#### TO DO
Only the lines from the one containing "cad_parts[node].hide_render = cad_parts[node].hide_viewport" through the one containing "depsgraph = bpy.context.evaluated_depsgraph_get()" are wanted. Give them again exactly, both ends included.

#### DATASET CONTENT
+===+

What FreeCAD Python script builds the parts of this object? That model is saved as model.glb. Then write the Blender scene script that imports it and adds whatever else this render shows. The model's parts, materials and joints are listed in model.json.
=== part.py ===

+===+

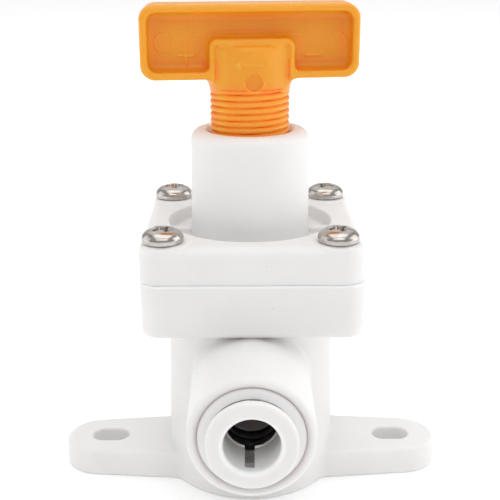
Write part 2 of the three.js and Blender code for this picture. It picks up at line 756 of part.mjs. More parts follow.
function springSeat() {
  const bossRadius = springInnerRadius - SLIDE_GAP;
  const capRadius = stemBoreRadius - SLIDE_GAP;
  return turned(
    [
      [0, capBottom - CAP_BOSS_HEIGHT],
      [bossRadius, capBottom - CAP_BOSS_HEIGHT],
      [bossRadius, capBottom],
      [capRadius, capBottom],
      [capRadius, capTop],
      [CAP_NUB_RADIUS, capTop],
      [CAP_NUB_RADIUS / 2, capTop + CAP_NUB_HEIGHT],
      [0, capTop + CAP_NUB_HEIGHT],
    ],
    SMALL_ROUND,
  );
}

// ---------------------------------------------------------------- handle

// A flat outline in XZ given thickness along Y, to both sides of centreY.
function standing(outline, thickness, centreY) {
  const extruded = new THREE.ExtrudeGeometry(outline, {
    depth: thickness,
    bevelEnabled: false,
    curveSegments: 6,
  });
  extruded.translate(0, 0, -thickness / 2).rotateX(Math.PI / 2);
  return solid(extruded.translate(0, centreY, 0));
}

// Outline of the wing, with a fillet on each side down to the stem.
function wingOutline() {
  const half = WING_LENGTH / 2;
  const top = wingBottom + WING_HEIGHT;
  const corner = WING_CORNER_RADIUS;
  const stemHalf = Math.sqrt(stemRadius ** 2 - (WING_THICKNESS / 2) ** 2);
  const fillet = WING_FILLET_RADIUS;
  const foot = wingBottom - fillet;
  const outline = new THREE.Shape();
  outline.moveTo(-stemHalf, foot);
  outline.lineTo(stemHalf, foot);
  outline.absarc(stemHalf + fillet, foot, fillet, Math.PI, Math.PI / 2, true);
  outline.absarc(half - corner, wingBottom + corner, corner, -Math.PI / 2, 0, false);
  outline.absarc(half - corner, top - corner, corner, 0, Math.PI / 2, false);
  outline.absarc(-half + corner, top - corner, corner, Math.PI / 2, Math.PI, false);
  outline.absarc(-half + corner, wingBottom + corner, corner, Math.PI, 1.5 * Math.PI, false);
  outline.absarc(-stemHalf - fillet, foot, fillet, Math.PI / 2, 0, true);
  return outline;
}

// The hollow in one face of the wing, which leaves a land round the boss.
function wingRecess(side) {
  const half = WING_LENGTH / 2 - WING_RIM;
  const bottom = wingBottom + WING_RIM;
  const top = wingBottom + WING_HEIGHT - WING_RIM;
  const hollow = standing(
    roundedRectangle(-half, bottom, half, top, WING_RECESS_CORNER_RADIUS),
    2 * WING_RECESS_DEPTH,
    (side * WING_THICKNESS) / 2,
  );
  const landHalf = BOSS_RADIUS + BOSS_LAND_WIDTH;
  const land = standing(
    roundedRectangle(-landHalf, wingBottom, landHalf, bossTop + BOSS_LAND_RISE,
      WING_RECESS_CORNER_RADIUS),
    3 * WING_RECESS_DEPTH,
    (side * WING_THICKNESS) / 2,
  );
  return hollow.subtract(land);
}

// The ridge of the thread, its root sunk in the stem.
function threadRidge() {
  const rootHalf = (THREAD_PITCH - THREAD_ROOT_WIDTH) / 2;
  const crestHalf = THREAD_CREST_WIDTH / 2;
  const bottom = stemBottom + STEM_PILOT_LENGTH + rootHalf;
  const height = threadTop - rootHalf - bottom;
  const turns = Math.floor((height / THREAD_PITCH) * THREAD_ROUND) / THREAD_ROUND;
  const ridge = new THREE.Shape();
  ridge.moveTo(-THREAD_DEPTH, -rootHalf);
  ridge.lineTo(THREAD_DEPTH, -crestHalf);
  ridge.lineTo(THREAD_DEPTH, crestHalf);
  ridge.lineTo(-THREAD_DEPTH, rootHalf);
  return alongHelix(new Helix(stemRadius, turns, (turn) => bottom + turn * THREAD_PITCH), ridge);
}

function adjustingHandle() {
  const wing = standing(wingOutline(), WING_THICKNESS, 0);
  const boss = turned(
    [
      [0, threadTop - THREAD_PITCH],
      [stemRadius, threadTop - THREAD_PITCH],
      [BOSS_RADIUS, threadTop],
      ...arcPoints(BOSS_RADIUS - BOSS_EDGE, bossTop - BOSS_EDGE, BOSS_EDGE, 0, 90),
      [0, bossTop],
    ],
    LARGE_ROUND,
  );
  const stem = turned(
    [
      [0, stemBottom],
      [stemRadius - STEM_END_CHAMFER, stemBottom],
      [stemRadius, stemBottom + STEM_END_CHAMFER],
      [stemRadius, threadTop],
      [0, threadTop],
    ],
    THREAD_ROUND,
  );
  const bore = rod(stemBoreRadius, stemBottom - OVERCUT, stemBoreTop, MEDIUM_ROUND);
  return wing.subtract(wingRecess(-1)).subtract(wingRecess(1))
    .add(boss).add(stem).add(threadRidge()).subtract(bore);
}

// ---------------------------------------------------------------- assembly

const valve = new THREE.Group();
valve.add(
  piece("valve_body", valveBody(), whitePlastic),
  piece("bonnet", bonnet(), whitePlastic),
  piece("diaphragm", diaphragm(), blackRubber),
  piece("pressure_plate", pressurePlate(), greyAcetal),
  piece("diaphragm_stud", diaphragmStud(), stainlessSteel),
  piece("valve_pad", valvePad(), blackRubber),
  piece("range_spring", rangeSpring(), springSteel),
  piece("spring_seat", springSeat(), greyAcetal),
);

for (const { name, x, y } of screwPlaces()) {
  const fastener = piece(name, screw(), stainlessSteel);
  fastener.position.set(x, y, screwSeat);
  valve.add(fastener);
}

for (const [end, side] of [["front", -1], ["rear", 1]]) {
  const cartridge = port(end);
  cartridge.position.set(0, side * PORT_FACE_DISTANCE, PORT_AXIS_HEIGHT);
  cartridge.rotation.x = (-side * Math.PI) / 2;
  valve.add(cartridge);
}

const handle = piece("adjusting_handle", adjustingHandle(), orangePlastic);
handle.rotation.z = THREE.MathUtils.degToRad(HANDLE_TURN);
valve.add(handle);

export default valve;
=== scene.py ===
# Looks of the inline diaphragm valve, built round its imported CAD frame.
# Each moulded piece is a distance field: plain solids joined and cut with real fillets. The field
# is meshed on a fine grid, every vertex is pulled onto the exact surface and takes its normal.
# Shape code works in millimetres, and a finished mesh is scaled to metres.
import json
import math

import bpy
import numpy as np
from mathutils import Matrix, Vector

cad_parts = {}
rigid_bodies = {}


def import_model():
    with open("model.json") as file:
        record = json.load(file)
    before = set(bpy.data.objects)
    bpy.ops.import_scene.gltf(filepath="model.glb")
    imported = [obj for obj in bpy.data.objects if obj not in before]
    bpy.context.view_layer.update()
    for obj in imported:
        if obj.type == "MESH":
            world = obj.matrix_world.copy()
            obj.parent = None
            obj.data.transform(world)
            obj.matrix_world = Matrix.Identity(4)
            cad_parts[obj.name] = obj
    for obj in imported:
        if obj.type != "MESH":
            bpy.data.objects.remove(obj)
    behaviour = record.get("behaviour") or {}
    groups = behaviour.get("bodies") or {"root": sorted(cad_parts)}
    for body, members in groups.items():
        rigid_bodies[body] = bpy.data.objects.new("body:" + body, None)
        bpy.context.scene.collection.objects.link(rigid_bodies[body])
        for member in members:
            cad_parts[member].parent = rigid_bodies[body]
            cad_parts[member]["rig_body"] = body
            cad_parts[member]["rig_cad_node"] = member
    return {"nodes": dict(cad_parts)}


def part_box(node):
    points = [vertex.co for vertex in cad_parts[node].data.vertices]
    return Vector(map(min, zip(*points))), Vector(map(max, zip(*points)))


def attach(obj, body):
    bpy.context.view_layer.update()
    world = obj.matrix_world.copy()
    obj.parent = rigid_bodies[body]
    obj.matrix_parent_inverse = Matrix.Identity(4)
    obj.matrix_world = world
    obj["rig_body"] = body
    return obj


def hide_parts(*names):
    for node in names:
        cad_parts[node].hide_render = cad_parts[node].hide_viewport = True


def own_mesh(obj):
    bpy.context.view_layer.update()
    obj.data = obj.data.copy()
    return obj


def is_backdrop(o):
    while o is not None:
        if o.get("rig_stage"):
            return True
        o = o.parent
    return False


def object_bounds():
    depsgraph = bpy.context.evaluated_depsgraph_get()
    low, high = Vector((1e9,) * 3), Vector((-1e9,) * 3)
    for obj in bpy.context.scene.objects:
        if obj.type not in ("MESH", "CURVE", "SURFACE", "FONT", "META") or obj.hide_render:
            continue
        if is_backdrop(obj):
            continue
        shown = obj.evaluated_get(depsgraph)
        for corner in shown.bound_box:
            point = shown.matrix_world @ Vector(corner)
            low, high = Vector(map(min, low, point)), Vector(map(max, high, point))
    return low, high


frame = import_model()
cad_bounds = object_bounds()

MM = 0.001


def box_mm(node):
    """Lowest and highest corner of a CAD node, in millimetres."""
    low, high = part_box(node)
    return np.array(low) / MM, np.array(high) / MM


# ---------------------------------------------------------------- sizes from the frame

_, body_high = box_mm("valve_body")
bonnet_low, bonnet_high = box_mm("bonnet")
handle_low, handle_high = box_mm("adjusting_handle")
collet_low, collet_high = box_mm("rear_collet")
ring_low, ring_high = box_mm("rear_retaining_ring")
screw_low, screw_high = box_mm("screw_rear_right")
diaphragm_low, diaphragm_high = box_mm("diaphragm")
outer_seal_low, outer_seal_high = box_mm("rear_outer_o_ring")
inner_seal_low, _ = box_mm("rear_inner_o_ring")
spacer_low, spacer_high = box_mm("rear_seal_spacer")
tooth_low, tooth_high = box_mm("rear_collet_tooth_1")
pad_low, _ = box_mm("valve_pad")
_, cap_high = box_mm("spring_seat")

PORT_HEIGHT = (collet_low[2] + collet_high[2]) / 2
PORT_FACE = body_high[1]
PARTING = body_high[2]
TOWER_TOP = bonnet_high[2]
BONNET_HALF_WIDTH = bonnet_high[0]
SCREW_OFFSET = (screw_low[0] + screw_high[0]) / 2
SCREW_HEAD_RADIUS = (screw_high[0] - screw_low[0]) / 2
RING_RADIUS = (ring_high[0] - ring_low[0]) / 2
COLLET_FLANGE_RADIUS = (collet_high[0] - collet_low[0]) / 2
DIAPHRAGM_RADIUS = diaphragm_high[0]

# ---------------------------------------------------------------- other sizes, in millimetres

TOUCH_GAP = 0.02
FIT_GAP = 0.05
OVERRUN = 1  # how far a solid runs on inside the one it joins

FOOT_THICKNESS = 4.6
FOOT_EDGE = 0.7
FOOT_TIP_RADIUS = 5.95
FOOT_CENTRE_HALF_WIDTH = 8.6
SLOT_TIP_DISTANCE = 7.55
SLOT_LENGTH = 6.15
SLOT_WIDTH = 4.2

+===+

#### SOLUTION TO THIS TASK
        cad_parts[node].hide_render = cad_parts[node].hide_viewport = True


def own_mesh(obj):
    bpy.context.view_layer.update()
    obj.data = obj.data.copy()
    return obj


def is_backdrop(o):
    while o is not None:
        if o.get("rig_stage"):
            return True
        o = o.parent
    return False


def object_bounds():
    depsgraph = bpy.context.evaluated_depsgraph_get()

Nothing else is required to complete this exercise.